An example transform is located here:
The transform has been made of a circular image and cropped in rho accordingly. I've normalised the 'background' of the radon (probably due to image vignetting/source brightness effects).
The peaks themselves consist of wide bands in theta and typically dark-light-dark of varying gradient in rho.
The commercial packages in my field (and supporting literature) use a 'butterfly convolution mask' of varying sizes (a '9x9' mask seems to work well). I've found the conv2 function and have managed to apply a simple 3x3 mask, using components I found in a paper. From what I gather - a mask effectively 'averages' each pixel based upon its neighbours and thus the coefficients from the matrix. However I'm not sure the best mask design for these features and would appreciate some help.
Once I've applied the mask, which hopefully should enhance the peak/trough structure - what sort of peak searching algorithms are out there? As all my peaks will have this characteristic structure in the rho direction (of varying widths unfortunately) I'd like something a bit more general than a max/min search or raw thresholding (as the intensity of the peaks will vary from transform to transform).

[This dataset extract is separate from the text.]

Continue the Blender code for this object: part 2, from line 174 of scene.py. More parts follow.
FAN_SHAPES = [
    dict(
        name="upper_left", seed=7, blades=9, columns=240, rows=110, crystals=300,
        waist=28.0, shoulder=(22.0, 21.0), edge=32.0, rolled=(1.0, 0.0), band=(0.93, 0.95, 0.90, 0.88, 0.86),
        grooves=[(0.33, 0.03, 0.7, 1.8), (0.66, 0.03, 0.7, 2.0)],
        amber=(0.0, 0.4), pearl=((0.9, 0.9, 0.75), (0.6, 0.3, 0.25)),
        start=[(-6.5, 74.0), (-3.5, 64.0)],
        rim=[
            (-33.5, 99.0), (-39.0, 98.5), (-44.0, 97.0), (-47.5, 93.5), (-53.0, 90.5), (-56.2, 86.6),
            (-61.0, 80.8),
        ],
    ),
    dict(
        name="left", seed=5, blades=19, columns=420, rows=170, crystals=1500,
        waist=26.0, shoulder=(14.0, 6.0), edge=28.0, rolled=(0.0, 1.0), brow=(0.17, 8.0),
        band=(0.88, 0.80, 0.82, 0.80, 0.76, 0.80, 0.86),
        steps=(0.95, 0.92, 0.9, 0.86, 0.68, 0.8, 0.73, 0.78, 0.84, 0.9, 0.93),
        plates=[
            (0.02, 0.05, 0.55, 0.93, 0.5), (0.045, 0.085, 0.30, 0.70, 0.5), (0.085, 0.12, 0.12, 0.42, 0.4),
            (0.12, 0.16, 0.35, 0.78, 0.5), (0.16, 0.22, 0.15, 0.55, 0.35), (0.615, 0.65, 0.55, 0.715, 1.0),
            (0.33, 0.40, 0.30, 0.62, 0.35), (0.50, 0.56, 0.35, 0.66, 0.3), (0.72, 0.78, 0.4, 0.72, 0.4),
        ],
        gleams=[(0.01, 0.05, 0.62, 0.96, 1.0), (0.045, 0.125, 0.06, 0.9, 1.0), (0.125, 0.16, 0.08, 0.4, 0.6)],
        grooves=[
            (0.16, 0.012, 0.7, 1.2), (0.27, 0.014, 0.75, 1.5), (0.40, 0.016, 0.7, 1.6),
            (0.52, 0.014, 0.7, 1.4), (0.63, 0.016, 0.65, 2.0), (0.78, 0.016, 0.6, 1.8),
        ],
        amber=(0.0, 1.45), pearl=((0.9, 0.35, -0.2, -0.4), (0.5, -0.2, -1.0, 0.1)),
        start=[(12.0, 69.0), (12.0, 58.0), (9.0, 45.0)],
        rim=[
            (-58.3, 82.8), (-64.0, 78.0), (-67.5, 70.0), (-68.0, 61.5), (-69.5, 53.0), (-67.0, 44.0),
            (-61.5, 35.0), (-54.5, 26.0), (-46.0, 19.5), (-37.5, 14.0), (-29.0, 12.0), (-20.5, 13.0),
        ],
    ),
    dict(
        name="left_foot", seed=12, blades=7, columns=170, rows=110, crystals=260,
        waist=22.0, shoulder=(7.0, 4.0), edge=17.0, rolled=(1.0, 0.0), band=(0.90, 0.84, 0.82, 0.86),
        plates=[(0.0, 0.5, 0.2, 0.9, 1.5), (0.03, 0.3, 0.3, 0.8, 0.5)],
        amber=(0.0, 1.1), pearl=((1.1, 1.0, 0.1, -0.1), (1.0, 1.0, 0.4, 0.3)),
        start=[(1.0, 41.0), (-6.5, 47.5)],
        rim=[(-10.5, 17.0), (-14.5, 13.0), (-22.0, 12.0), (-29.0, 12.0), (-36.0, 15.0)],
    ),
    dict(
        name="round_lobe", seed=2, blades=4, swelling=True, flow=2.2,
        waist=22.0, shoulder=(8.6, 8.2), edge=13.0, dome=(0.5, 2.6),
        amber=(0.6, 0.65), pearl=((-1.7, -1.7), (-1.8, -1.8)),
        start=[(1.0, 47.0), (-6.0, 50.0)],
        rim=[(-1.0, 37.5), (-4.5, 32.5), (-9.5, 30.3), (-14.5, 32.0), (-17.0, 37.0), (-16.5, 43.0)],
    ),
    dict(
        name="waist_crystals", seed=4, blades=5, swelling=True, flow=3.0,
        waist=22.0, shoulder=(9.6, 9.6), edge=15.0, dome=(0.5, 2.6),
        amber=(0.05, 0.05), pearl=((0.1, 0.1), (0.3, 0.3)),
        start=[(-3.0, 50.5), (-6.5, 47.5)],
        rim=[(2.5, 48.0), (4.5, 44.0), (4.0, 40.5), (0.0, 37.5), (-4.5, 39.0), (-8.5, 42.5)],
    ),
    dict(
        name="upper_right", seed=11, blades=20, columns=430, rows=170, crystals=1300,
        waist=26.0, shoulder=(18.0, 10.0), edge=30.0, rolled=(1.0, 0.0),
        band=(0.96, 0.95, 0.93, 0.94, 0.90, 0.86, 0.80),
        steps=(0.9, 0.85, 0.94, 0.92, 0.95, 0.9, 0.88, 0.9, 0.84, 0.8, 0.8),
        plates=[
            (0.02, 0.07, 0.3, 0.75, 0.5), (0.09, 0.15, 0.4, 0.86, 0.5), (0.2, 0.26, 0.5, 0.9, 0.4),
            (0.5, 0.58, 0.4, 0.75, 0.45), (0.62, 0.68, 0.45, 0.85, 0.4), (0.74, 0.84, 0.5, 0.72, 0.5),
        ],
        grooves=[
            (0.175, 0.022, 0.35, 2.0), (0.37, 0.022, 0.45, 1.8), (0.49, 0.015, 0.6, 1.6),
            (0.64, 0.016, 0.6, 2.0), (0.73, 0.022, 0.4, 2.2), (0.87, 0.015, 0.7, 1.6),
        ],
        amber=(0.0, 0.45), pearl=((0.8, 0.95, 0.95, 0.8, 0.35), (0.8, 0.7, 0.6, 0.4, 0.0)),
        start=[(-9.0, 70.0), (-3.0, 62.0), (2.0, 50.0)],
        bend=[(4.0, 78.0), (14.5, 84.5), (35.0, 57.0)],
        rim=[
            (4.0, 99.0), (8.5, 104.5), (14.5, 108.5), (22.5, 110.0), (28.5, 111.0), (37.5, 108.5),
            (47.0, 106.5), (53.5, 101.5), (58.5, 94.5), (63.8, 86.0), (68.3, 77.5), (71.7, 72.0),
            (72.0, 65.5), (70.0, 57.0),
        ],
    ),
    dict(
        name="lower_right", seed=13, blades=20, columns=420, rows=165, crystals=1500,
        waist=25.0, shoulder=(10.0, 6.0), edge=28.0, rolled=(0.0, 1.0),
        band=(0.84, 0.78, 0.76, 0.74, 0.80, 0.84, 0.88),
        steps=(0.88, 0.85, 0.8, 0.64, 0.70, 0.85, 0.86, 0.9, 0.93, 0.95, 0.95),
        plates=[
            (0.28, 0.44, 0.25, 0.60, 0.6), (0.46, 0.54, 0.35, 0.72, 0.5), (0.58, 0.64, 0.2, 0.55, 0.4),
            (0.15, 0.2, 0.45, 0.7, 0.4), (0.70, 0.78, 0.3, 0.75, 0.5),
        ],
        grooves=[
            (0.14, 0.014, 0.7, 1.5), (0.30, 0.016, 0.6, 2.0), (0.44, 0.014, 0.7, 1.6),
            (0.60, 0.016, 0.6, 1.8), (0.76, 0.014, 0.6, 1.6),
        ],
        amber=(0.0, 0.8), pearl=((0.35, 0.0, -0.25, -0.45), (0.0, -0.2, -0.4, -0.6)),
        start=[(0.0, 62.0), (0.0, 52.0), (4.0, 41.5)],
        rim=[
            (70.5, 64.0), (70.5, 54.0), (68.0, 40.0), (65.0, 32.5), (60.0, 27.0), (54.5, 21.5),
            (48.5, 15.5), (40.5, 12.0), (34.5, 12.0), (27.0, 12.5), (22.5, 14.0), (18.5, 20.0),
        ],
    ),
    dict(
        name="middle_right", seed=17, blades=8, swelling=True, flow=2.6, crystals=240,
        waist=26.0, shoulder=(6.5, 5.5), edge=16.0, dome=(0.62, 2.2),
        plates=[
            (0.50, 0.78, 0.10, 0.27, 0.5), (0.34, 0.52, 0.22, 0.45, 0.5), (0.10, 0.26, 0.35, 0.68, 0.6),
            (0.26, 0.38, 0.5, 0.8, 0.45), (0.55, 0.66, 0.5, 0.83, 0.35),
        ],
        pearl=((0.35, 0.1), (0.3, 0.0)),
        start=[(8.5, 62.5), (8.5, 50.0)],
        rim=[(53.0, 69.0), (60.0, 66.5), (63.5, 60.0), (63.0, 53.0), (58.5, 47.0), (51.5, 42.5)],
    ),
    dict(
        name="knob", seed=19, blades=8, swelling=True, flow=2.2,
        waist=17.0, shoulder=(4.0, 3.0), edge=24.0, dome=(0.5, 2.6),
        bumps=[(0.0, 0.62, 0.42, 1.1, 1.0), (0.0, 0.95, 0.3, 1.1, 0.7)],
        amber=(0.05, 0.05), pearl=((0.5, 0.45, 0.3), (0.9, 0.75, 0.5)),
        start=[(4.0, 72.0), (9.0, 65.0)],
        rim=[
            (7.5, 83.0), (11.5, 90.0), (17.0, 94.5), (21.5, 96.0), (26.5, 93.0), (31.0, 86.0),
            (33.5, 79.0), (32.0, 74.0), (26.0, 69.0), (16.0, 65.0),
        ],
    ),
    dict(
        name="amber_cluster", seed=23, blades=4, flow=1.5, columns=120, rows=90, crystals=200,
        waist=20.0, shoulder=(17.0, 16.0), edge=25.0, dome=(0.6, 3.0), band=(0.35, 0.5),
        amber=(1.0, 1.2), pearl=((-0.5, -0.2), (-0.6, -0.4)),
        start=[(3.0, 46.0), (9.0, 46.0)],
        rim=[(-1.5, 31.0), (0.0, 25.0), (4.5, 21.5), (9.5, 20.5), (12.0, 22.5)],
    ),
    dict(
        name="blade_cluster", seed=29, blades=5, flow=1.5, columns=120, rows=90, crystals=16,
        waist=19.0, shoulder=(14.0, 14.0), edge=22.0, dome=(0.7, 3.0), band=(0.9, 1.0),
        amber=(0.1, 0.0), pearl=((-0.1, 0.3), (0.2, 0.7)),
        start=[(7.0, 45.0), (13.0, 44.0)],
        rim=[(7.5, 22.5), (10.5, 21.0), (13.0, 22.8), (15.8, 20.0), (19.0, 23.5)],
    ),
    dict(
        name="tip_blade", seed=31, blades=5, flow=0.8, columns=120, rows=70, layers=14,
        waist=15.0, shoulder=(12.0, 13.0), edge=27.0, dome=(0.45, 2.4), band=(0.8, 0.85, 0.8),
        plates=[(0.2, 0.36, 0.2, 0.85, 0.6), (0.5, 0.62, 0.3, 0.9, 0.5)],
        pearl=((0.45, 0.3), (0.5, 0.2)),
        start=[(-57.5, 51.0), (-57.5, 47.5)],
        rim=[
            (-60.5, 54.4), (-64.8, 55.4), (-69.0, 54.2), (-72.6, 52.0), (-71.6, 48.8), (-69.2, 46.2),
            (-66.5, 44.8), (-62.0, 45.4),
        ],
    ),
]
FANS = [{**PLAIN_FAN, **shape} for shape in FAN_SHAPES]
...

Thanks for your help and time,
Ben
p.s. What are the two periodic artefacts at 45 and 135 degrees and how can I reduce them? (I expect this is a sampling defect but am not sure)
Any suggestions?
Thanks,
Ben
"Thomas Britton" <benjamin...@materials.ox.ac.remove.uk> wrote in message <hqu8jp$1ro$1...@fred.mathworks.com>...
Code so far:
%load the data
radondata=imread('radon1.tif');
%create the mask
mask=[-2,-1,-2;
1,2,1;
-2,-1,-2]
%convolute
radondata_masked=conv2(radondata,mask);
%clean up the edge effects due to bleed from non existant data with a mask
radondata_masked(:,end-size(mask,2):end)=NaN;
radondata_masked(:,1:size(mask,2))=NaN;
radondata_masked(end-size(mask,1):end,:)=NaN;
radondata_masked(1:size(mask,1),:)=NaN;
%calculate the gradient functions, useful as a 1st assessment of the 'peak height'
[~,ygrid_radon]=gradient(radondata);
[~,ygrid_masked]=gradient(radondata_masked);
%plot the figure
figure;
axis1=subplot(2,2,1,'Parent',axis1);
imagesc(radondata);axis image; axis ij; colormap('gray');colorbar;
axis2=subplot(2,2,3);axis image; axis ij; colormap('gray');colorbar;
imagesc(radondata_masked,'Parent',axis2);
axis3=subplot(2,2,2);axis image; axis ij; colormap('gray');colorbar;
imagesc(ygrid_radon,'Parent',axis3);
axis4=subplot(2,2,4);
imagesc(ygrid_radon,'Parent',axis4);axis image; axis ij; colormap('gray');colorbar;
--
This mask blurs some of the defects found at 45 and 135 degrees. It also smooths out some of the background striations which you find from the radon transform. However you could equally do this smoothing with a ones(3) mask. I'm really looking for some method to improve contrast from the peaks (e.g. the one found at (4,50) ) while smoothing out the background.